EXERCISE. Return all of the lines below exactly as they are.

▽

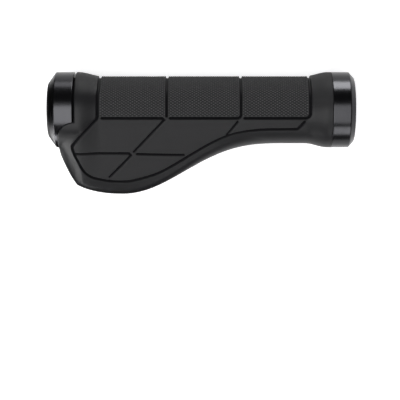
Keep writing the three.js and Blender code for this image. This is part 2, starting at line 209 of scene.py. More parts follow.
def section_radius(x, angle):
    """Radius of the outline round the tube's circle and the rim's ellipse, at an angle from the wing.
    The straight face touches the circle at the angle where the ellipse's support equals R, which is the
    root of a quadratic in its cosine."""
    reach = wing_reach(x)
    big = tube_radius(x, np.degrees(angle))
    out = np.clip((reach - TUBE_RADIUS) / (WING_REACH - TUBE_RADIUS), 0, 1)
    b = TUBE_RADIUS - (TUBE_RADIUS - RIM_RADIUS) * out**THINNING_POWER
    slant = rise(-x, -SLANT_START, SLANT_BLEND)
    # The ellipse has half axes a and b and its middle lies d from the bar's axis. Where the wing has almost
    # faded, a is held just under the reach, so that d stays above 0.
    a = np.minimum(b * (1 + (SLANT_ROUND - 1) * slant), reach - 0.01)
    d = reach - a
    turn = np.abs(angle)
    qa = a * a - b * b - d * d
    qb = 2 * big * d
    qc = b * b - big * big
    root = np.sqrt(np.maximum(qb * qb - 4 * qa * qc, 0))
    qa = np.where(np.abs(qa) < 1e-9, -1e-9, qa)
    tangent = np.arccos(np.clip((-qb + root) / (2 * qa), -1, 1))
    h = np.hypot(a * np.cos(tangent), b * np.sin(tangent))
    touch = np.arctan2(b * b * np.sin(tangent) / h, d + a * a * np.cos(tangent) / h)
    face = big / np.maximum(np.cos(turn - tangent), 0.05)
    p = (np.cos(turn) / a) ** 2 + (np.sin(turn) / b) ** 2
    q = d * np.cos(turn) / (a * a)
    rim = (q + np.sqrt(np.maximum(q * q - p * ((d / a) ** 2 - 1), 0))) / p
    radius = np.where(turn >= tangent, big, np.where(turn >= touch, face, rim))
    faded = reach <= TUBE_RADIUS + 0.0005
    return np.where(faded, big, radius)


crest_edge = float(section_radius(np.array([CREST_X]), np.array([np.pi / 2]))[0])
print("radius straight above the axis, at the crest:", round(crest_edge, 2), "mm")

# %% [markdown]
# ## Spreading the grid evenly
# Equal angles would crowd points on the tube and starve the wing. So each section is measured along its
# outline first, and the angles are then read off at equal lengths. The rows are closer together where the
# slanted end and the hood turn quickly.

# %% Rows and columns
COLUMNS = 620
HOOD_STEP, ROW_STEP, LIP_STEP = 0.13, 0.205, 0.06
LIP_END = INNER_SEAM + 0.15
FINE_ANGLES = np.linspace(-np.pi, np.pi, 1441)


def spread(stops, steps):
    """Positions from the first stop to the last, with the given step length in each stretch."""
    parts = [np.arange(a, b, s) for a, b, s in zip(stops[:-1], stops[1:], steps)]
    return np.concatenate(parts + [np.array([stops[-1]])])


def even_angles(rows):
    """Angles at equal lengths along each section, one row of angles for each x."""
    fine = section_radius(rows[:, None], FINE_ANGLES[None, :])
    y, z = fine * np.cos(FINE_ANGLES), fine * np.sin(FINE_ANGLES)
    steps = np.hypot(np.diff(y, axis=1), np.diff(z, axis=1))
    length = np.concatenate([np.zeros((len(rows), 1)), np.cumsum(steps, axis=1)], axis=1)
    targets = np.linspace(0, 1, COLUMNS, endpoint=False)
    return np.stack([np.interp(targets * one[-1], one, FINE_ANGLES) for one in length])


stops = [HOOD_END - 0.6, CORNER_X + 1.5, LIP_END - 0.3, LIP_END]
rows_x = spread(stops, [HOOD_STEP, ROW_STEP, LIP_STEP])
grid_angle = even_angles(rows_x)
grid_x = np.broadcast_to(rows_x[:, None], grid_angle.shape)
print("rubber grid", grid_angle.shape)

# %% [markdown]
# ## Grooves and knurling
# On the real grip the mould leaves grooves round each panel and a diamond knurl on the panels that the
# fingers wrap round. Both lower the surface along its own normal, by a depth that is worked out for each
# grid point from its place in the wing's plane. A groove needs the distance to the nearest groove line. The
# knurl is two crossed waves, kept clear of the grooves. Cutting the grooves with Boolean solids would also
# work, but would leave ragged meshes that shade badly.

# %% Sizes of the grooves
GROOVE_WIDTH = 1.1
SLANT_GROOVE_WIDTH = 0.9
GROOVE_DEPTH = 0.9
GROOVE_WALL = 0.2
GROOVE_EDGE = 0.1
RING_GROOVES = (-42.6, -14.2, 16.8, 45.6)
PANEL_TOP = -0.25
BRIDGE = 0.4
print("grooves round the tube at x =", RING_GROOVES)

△

EXERCISE RESULT.
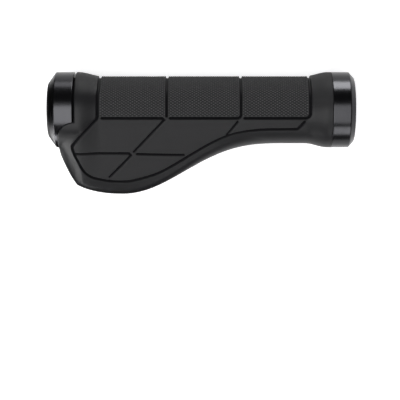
Keep writing the three.js and Blender code for this image. This is part 2, starting at line 209 of scene.py. More parts follow.
def section_radius(x, angle):
    """Radius of the outline round the tube's circle and the rim's ellipse, at an angle from the wing.
    The straight face touches the circle at the angle where the ellipse's support equals R, which is the
    root of a quadratic in its cosine."""
    reach = wing_reach(x)
    big = tube_radius(x, np.degrees(angle))
    out = np.clip((reach - TUBE_RADIUS) / (WING_REACH - TUBE_RADIUS), 0, 1)
    b = TUBE_RADIUS - (TUBE_RADIUS - RIM_RADIUS) * out**THINNING_POWER
    slant = rise(-x, -SLANT_START, SLANT_BLEND)
    # The ellipse has half axes a and b and its middle lies d from the bar's axis. Where the wing has almost
    # faded, a is held just under the reach, so that d stays above 0.
    a = np.minimum(b * (1 + (SLANT_ROUND - 1) * slant), reach - 0.01)
    d = reach - a
    turn = np.abs(angle)
    qa = a * a - b * b - d * d
    qb = 2 * big * d
    qc = b * b - big * big
    root = np.sqrt(np.maximum(qb * qb - 4 * qa * qc, 0))
    qa = np.where(np.abs(qa) < 1e-9, -1e-9, qa)
    tangent = np.arccos(np.clip((-qb + root) / (2 * qa), -1, 1))
    h = np.hypot(a * np.cos(tangent), b * np.sin(tangent))
    touch = np.arctan2(b * b * np.sin(tangent) / h, d + a * a * np.cos(tangent) / h)
    face = big / np.maximum(np.cos(turn - tangent), 0.05)
    p = (np.cos(turn) / a) ** 2 + (np.sin(turn) / b) ** 2
    q = d * np.cos(turn) / (a * a)
    rim = (q + np.sqrt(np.maximum(q * q - p * ((d / a) ** 2 - 1), 0))) / p
    radius = np.where(turn >= tangent, big, np.where(turn >= touch, face, rim))
    faded = reach <= TUBE_RADIUS + 0.0005
    return np.where(faded, big, radius)


crest_edge = float(section_radius(np.array([CREST_X]), np.array([np.pi / 2]))[0])
print("radius straight above the axis, at the crest:", round(crest_edge, 2), "mm")

# %% [markdown]
# ## Spreading the grid evenly
# Equal angles would crowd points on the tube and starve the wing. So each section is measured along its
# outline first, and the angles are then read off at equal lengths. The rows are closer together where the
# slanted end and the hood turn quickly.

# %% Rows and columns
COLUMNS = 620
HOOD_STEP, ROW_STEP, LIP_STEP = 0.13, 0.205, 0.06
LIP_END = INNER_SEAM + 0.15
FINE_ANGLES = np.linspace(-np.pi, np.pi, 1441)


def spread(stops, steps):
    """Positions from the first stop to the last, with the given step length in each stretch."""
    parts = [np.arange(a, b, s) for a, b, s in zip(stops[:-1], stops[1:], steps)]
    return np.concatenate(parts + [np.array([stops[-1]])])


def even_angles(rows):
    """Angles at equal lengths along each section, one row of angles for each x."""
    fine = section_radius(rows[:, None], FINE_ANGLES[None, :])
    y, z = fine * np.cos(FINE_ANGLES), fine * np.sin(FINE_ANGLES)
    steps = np.hypot(np.diff(y, axis=1), np.diff(z, axis=1))
    length = np.concatenate([np.zeros((len(rows), 1)), np.cumsum(steps, axis=1)], axis=1)
    targets = np.linspace(0, 1, COLUMNS, endpoint=False)
    return np.stack([np.interp(targets * one[-1], one, FINE_ANGLES) for one in length])


stops = [HOOD_END - 0.6, CORNER_X + 1.5, LIP_END - 0.3, LIP_END]
rows_x = spread(stops, [HOOD_STEP, ROW_STEP, LIP_STEP])
grid_angle = even_angles(rows_x)
grid_x = np.broadcast_to(rows_x[:, None], grid_angle.shape)
print("rubber grid", grid_angle.shape)

# %% [markdown]
# ## Grooves and knurling
# On the real grip the mould leaves grooves round each panel and a diamond knurl on the panels that the
# fingers wrap round. Both lower the surface along its own normal, by a depth that is worked out for each
# grid point from its place in the wing's plane. A groove needs the distance to the nearest groove line. The
# knurl is two crossed waves, kept clear of the grooves. Cutting the grooves with Boolean solids would also
# work, but would leave ragged meshes that shade badly.

# %% Sizes of the grooves
GROOVE_WIDTH = 1.1
SLANT_GROOVE_WIDTH = 0.9
GROOVE_DEPTH = 0.9
GROOVE_WALL = 0.2
GROOVE_EDGE = 0.1
RING_GROOVES = (-42.6, -14.2, 16.8, 45.6)
PANEL_TOP = -0.25
BRIDGE = 0.4
print("grooves round the tube at x =", RING_GROOVES)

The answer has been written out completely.